● Provided entries
====================
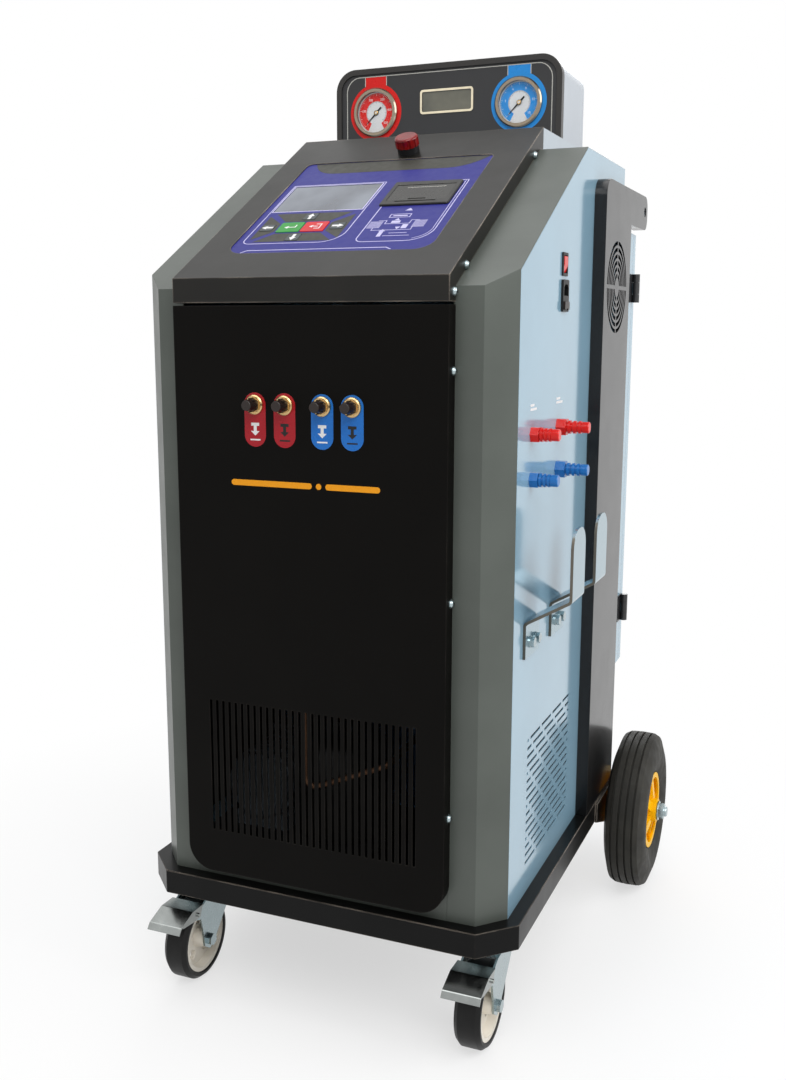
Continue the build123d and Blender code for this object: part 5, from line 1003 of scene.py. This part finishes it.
def pod_display():
    """Gold frame and dark glass of the small display."""
    x, z = DISPLAY_CENTRE
    w, h = DISPLAY_SIZE
    face = seat("pod_face", POD, x, TAB_TOP - 12)
    outer = rounded(x - w / 2, x + w / 2, z - h / 2, z + h / 2, 5)
    inner = rounded(x - w / 2 + 3.4, x + w / 2 - 3.4, z - h / 2 + 3.4, z + h / 2 - 3.4, 2.4)
    mesh = bmesh.new()
    band(mesh, outer, inner, face, face + 1.1)
    bmesh.ops.recalc_face_normals(mesh, faces=mesh.faces)
    new_piece("pod_display_frame", mesh, "cabinet", CREAM_METAL, POD)
    glass_at = seat("pod_face", POD, x, z)
    flat_print("pod_display_glass", POD, [inner], DISPLAY, glass_at + 0.1)


def pod_rim_highlight():
    """Cream line round the face, a painted highlight along the inner edge of the rim."""
    face = seat("pod_face", POD, 0, TAB_TOP - 12)
    outer = rounded(-177, 179, 1288, 1402, (2, 2, 24, 24), 10)
    inner = rounded(-175.6, 177.6, 1289.4, 1400.6, (1, 1, 22.6, 22.6), 10)
    flat_band("pod_rim_highlight", POD, [(outer, inner)], PALE_INK, face)


CREAM_METAL = metal("cream_metal", (0.78, 0.70, 0.52, 1), 0.32, brush=60, spangle=0.08)
for gauge_side, gauge_x, gauge_ink, gauge_step in (("left", -GAUGE_X, DIAL_RED, 100), ("right", GAUGE_X, DIAL_BLUE, 3)):
    gauge_prints(gauge_side, gauge_x, gauge_ink, "gauge_dials")
    dial_numbers(gauge_side, gauge_x, gauge_step)
    gauge_glass(gauge_side, gauge_x)
    needle_hub(gauge_side, gauge_x)
pod_display()
pod_rim_highlight()


# Right side

COUPLER_MARKS = ((92.0, 122.0, 884.0), (222.0, 256.0, 886.0))


def coupler_marks():
    """Plain white bars over the two upper parking posts."""
    lift = seat("side_panel_right", SIDE, 0, 900)
    shapes = []
    for y0, y1, z in COUPLER_MARKS:
        a = FRONT_STRIP_Y + y0
        b = FRONT_STRIP_Y + y1
        shapes.append(rounded(a, b, z, z + 3.2, 1.5, 3))
        shapes.append(rounded(a, a + (b - a) * 0.6, z + 5.4, z + 8.6, 1.5, 3))
    flat_print("coupler_marks", SIDE, shapes, WHITE_INK, lift)


def vent_shade_sheets():
    """Dark sheets behind the side vents, painted shade that stands in for the dark inside of the cabinet."""
    shade_sheet_finish = rubber("vent_shade_sheet_finish", (0.008, 0.008, 0.009, 1), 0.8)
    for side in (-1, 1):
        inner_x = side * (high("side_panel_right").x - 1.5)
        plane = plane_matrix((inner_x, 0, 0), (0, side, 0), (0, 0, 1))
        y0 = FRONT_STRIP_Y + 104
        y1 = FRONT_STRIP_Y + 360
        outline = rounded(min(side * y0, side * y1), max(side * y0, side * y1), 228, 440, 6)
        mesh = bmesh.new()
        slab(mesh, outline, -6.0, -0.6)
        bmesh.ops.recalc_face_normals(mesh, faces=mesh.faces)
        name = "vent_shade_sheet_" + ("right" if side > 0 else "left")
        new_piece(name, mesh, "cabinet", shade_sheet_finish, plane)


coupler_marks()
vent_shade_sheets()


# Camera, light and floor

def make_camera():
    data = bpy.data.cameras.new("camera")
    data.sensor_width = CAMERA_SENSOR
    data.lens = CAMERA_LENS
    obj = bpy.data.objects.new("camera", data)
    bpy.context.scene.collection.objects.link(obj)
    forward = Vector((
        -sin(CAMERA_YAW) * cos(CAMERA_PITCH),
        cos(CAMERA_YAW) * cos(CAMERA_PITCH),
        sin(CAMERA_PITCH),
    ))
    right = Vector((cos(CAMERA_YAW), sin(CAMERA_YAW), 0))
    up = right.cross(forward)
    matrix = Matrix((right, up, -forward)).transposed().to_4x4()
    matrix = matrix @ Matrix.Rotation(CAMERA_ROLL, 4, "Z")
    matrix.translation = Vector(CAMERA_AT) * MM
    obj.matrix_world = matrix
    bpy.context.scene.camera = obj


def area_light(name, place, target, size, power, tint=(1, 1, 1)):
    data = bpy.data.lights.new(name, "AREA")
    data.shape = "RECTANGLE"
    data.size = size[0]
    data.size_y = size[1]
    data.energy = power
    data.color = tint
    obj = bpy.data.objects.new(name, data)
    bpy.context.scene.collection.objects.link(obj)
    obj.location = place
    obj.rotation_euler = (Vector(target) - Vector(place)).to_track_quat("-Z", "Y").to_euler()


def seen_rays(tree):
    """1 for rays that the camera, a mirror or a window sees, 0 for the rest."""
    path = tree.nodes.new("ShaderNodeLightPath")
    total = tree.nodes.new("ShaderNodeMath")
    total.operation = "MAXIMUM"
    tree.links.new(path.outputs["Is Camera Ray"], total.inputs[0])
    tree.links.new(path.outputs["Is Glossy Ray"], total.inputs[1])
    both = tree.nodes.new("ShaderNodeMath")
    both.operation = "MAXIMUM"
    tree.links.new(total.outputs[0], both.inputs[0])
    tree.links.new(path.outputs["Is Transmission Ray"], both.inputs[1])
    return both.outputs[0]


def make_world():
    world = bpy.data.worlds.new("studio")
    world.use_nodes = True
    bpy.context.scene.world = world
    tree = world.node_tree
    background = tree.nodes["Background"]
    background.inputs["Color"].default_value = (1, 1, 1, 1)
    strength = tree.nodes.new("ShaderNodeMapRange")
    strength.inputs["To Min"].default_value = 0.36
    strength.inputs["To Max"].default_value = 1.0
    tree.links.new(seen_rays(tree), strength.inputs["Value"])
    tree.links.new(strength.outputs["Result"], background.inputs["Strength"])


def make_floor():
    """Pale floor that keeps the shadow near the machine and fades into the white surround."""
    mesh = bmesh.new()
    radius = 14000
    slab(mesh, arc(0, 0, radius, 0, 354, 59), -12, -0.05)
    data = bpy.data.meshes.new("floor")
    mesh.to_mesh(data)
    mesh.free()
    floor = bpy.data.objects.new("floor", data)
    bpy.context.scene.collection.objects.link(floor)
    shader = Shader("floor")
    shader.set(base=(0.90, 0.90, 0.90, 1), rough=0.7, specular=0.2)
    distance = shader.add("ShaderNodeVectorMath", operation="LENGTH")
    shader.link(shader.place(), distance.inputs[0])
    fade = shader.ramp(distance.outputs["Value"], 0.3, 0.6, 1.2, 1.0)
    factor = shader.add("ShaderNodeMath", operation="MULTIPLY")
    shader.link(fade, factor.inputs[0])
    shader.link(seen_rays(shader.tree), factor.inputs[1])
    glow = shader.add("ShaderNodeEmission")
    mix = shader.add("ShaderNodeMixShader")
    shader.link(factor.outputs[0], mix.inputs[0])
    shader.link(shader.surface.outputs[0], mix.inputs[1])
    shader.link(glow.outputs[0], mix.inputs[2])
    shader.link(mix.outputs[0], shader.tree.nodes["Material Output"].inputs["Surface"])
    data.materials.append(shader.material)


make_camera()
make_world()
make_floor()
area_light("key_light", (1.4, -2.3, 3.1), (0, 0, 1.0), (2.0, 2.0), 62)
area_light("side_light", (3.0, 0.1, 2.5), (0.2, 0, 0.9), (2.2, 2.2), 55)
area_light("top_light", (-0.6, -0.4, 3.4), (0, 0, 1.0), (2.4, 2.4), 36)
area_light("back_light", (-0.9, 3.4, 2.3), (0, 0, 0.8), (2.4, 2.4), 42)

bpy.context.scene.view_settings.view_transform = "Standard"
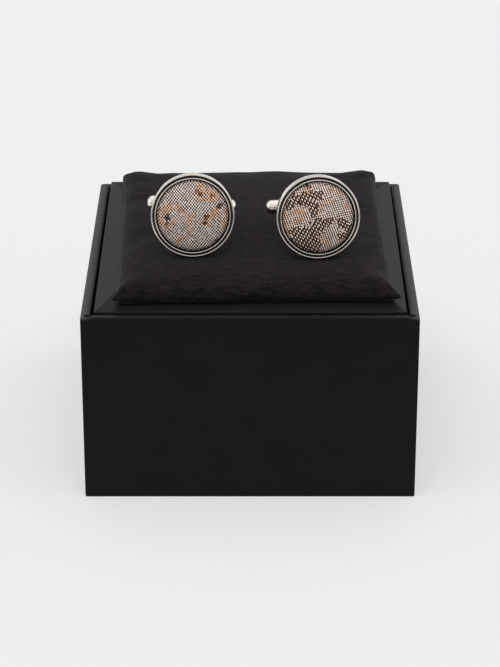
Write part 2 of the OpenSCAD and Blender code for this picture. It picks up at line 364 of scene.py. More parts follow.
====================
● Goal
Repeat the records above exactly.

● Solution for this exercise
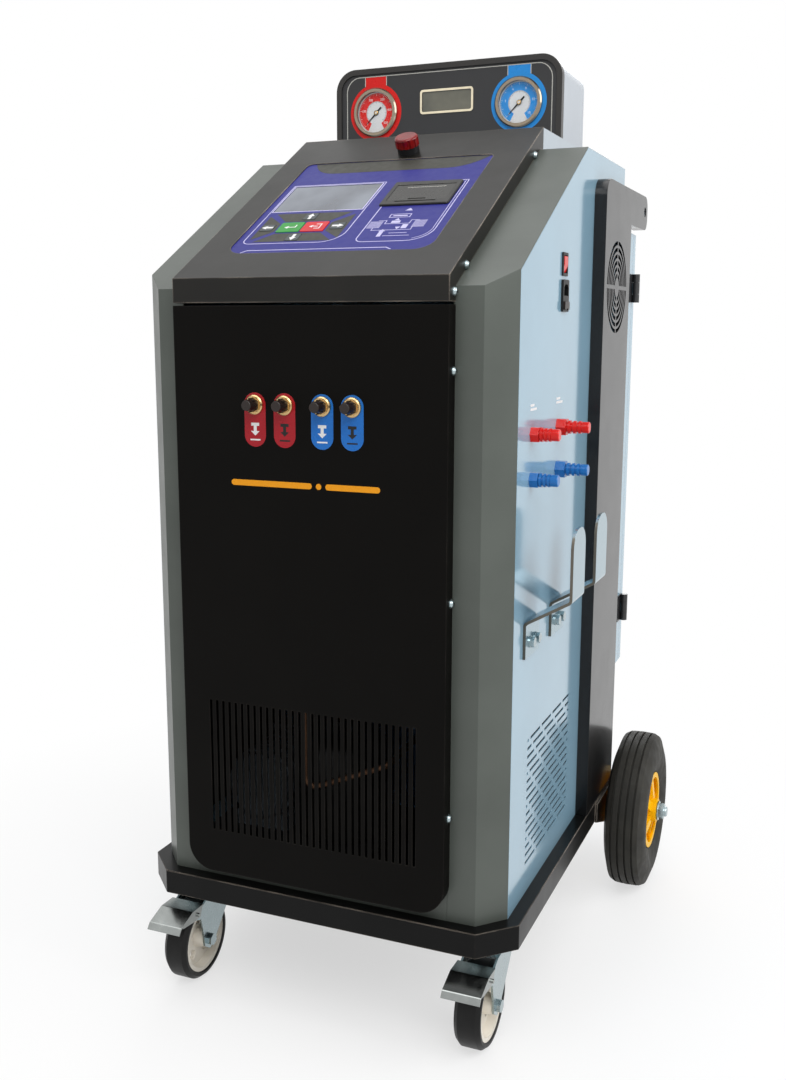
Continue the build123d and Blender code for this object: part 5, from line 1003 of scene.py. This part finishes it.
def pod_display():
    """Gold frame and dark glass of the small display."""
    x, z = DISPLAY_CENTRE
    w, h = DISPLAY_SIZE
    face = seat("pod_face", POD, x, TAB_TOP - 12)
    outer = rounded(x - w / 2, x + w / 2, z - h / 2, z + h / 2, 5)
    inner = rounded(x - w / 2 + 3.4, x + w / 2 - 3.4, z - h / 2 + 3.4, z + h / 2 - 3.4, 2.4)
    mesh = bmesh.new()
    band(mesh, outer, inner, face, face + 1.1)
    bmesh.ops.recalc_face_normals(mesh, faces=mesh.faces)
    new_piece("pod_display_frame", mesh, "cabinet", CREAM_METAL, POD)
    glass_at = seat("pod_face", POD, x, z)
    flat_print("pod_display_glass", POD, [inner], DISPLAY, glass_at + 0.1)


def pod_rim_highlight():
    """Cream line round the face, a painted highlight along the inner edge of the rim."""
    face = seat("pod_face", POD, 0, TAB_TOP - 12)
    outer = rounded(-177, 179, 1288, 1402, (2, 2, 24, 24), 10)
    inner = rounded(-175.6, 177.6, 1289.4, 1400.6, (1, 1, 22.6, 22.6), 10)
    flat_band("pod_rim_highlight", POD, [(outer, inner)], PALE_INK, face)


CREAM_METAL = metal("cream_metal", (0.78, 0.70, 0.52, 1), 0.32, brush=60, spangle=0.08)
for gauge_side, gauge_x, gauge_ink, gauge_step in (("left", -GAUGE_X, DIAL_RED, 100), ("right", GAUGE_X, DIAL_BLUE, 3)):
    gauge_prints(gauge_side, gauge_x, gauge_ink, "gauge_dials")
    dial_numbers(gauge_side, gauge_x, gauge_step)
    gauge_glass(gauge_side, gauge_x)
    needle_hub(gauge_side, gauge_x)
pod_display()
pod_rim_highlight()


# Right side

COUPLER_MARKS = ((92.0, 122.0, 884.0), (222.0, 256.0, 886.0))


def coupler_marks():
    """Plain white bars over the two upper parking posts."""
    lift = seat("side_panel_right", SIDE, 0, 900)
    shapes = []
    for y0, y1, z in COUPLER_MARKS:
        a = FRONT_STRIP_Y + y0
        b = FRONT_STRIP_Y + y1
        shapes.append(rounded(a, b, z, z + 3.2, 1.5, 3))
        shapes.append(rounded(a, a + (b - a) * 0.6, z + 5.4, z + 8.6, 1.5, 3))
    flat_print("coupler_marks", SIDE, shapes, WHITE_INK, lift)


def vent_shade_sheets():
    """Dark sheets behind the side vents, painted shade that stands in for the dark inside of the cabinet."""
    shade_sheet_finish = rubber("vent_shade_sheet_finish", (0.008, 0.008, 0.009, 1), 0.8)
    for side in (-1, 1):
        inner_x = side * (high("side_panel_right").x - 1.5)
        plane = plane_matrix((inner_x, 0, 0), (0, side, 0), (0, 0, 1))
        y0 = FRONT_STRIP_Y + 104
        y1 = FRONT_STRIP_Y + 360
        outline = rounded(min(side * y0, side * y1), max(side * y0, side * y1), 228, 440, 6)
        mesh = bmesh.new()
        slab(mesh, outline, -6.0, -0.6)
        bmesh.ops.recalc_face_normals(mesh, faces=mesh.faces)
        name = "vent_shade_sheet_" + ("right" if side > 0 else "left")
        new_piece(name, mesh, "cabinet", shade_sheet_finish, plane)


coupler_marks()
vent_shade_sheets()


# Camera, light and floor

def make_camera():
    data = bpy.data.cameras.new("camera")
    data.sensor_width = CAMERA_SENSOR
    data.lens = CAMERA_LENS
    obj = bpy.data.objects.new("camera", data)
    bpy.context.scene.collection.objects.link(obj)
    forward = Vector((
        -sin(CAMERA_YAW) * cos(CAMERA_PITCH),
        cos(CAMERA_YAW) * cos(CAMERA_PITCH),
        sin(CAMERA_PITCH),
    ))
    right = Vector((cos(CAMERA_YAW), sin(CAMERA_YAW), 0))
    up = right.cross(forward)
    matrix = Matrix((right, up, -forward)).transposed().to_4x4()
    matrix = matrix @ Matrix.Rotation(CAMERA_ROLL, 4, "Z")
    matrix.translation = Vector(CAMERA_AT) * MM
    obj.matrix_world = matrix
    bpy.context.scene.camera = obj


def area_light(name, place, target, size, power, tint=(1, 1, 1)):
    data = bpy.data.lights.new(name, "AREA")
    data.shape = "RECTANGLE"
    data.size = size[0]
    data.size_y = size[1]
    data.energy = power
    data.color = tint
    obj = bpy.data.objects.new(name, data)
    bpy.context.scene.collection.objects.link(obj)
    obj.location = place
    obj.rotation_euler = (Vector(target) - Vector(place)).to_track_quat("-Z", "Y").to_euler()


def seen_rays(tree):
    """1 for rays that the camera, a mirror or a window sees, 0 for the rest."""
    path = tree.nodes.new("ShaderNodeLightPath")
    total = tree.nodes.new("ShaderNodeMath")
    total.operation = "MAXIMUM"
    tree.links.new(path.outputs["Is Camera Ray"], total.inputs[0])
    tree.links.new(path.outputs["Is Glossy Ray"], total.inputs[1])
    both = tree.nodes.new("ShaderNodeMath")
    both.operation = "MAXIMUM"
    tree.links.new(total.outputs[0], both.inputs[0])
    tree.links.new(path.outputs["Is Transmission Ray"], both.inputs[1])
    return both.outputs[0]


def make_world():
    world = bpy.data.worlds.new("studio")
    world.use_nodes = True
    bpy.context.scene.world = world
    tree = world.node_tree
    background = tree.nodes["Background"]
    background.inputs["Color"].default_value = (1, 1, 1, 1)
    strength = tree.nodes.new("ShaderNodeMapRange")
    strength.inputs["To Min"].default_value = 0.36
    strength.inputs["To Max"].default_value = 1.0
    tree.links.new(seen_rays(tree), strength.inputs["Value"])
    tree.links.new(strength.outputs["Result"], background.inputs["Strength"])


def make_floor():
    """Pale floor that keeps the shadow near the machine and fades into the white surround."""
    mesh = bmesh.new()
    radius = 14000
    slab(mesh, arc(0, 0, radius, 0, 354, 59), -12, -0.05)
    data = bpy.data.meshes.new("floor")
    mesh.to_mesh(data)
    mesh.free()
    floor = bpy.data.objects.new("floor", data)
    bpy.context.scene.collection.objects.link(floor)
    shader = Shader("floor")
    shader.set(base=(0.90, 0.90, 0.90, 1), rough=0.7, specular=0.2)
    distance = shader.add("ShaderNodeVectorMath", operation="LENGTH")
    shader.link(shader.place(), distance.inputs[0])
    fade = shader.ramp(distance.outputs["Value"], 0.3, 0.6, 1.2, 1.0)
    factor = shader.add("ShaderNodeMath", operation="MULTIPLY")
    shader.link(fade, factor.inputs[0])
    shader.link(seen_rays(shader.tree), factor.inputs[1])
    glow = shader.add("ShaderNodeEmission")
    mix = shader.add("ShaderNodeMixShader")
    shader.link(factor.outputs[0], mix.inputs[0])
    shader.link(shader.surface.outputs[0], mix.inputs[1])
    shader.link(glow.outputs[0], mix.inputs[2])
    shader.link(mix.outputs[0], shader.tree.nodes["Material Output"].inputs["Surface"])
    data.materials.append(shader.material)


make_camera()
make_world()
make_floor()
area_light("key_light", (1.4, -2.3, 3.1), (0, 0, 1.0), (2.0, 2.0), 62)
area_light("side_light", (3.0, 0.1, 2.5), (0.2, 0, 0.9), (2.2, 2.2), 55)
area_light("top_light", (-0.6, -0.4, 3.4), (0, 0, 1.0), (2.4, 2.4), 36)
area_light("back_light", (-0.9, 3.4, 2.3), (0, 0, 0.8), (2.4, 2.4), 42)

bpy.context.scene.view_settings.view_transform = "Standard"
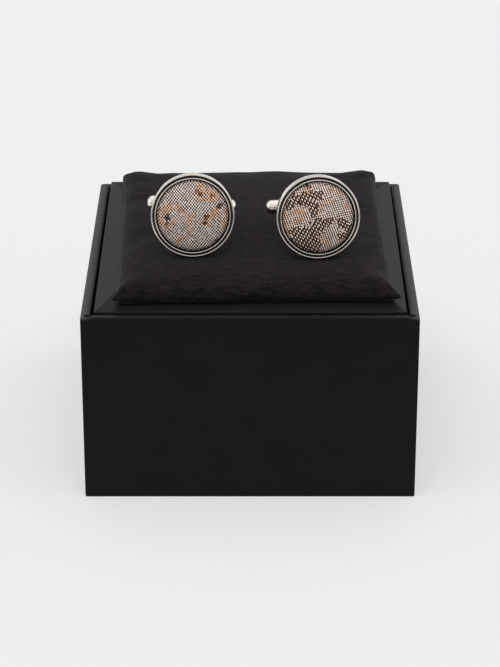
Write part 2 of the OpenSCAD and Blender code for this picture. It picks up at line 364 of scene.py. More parts follow.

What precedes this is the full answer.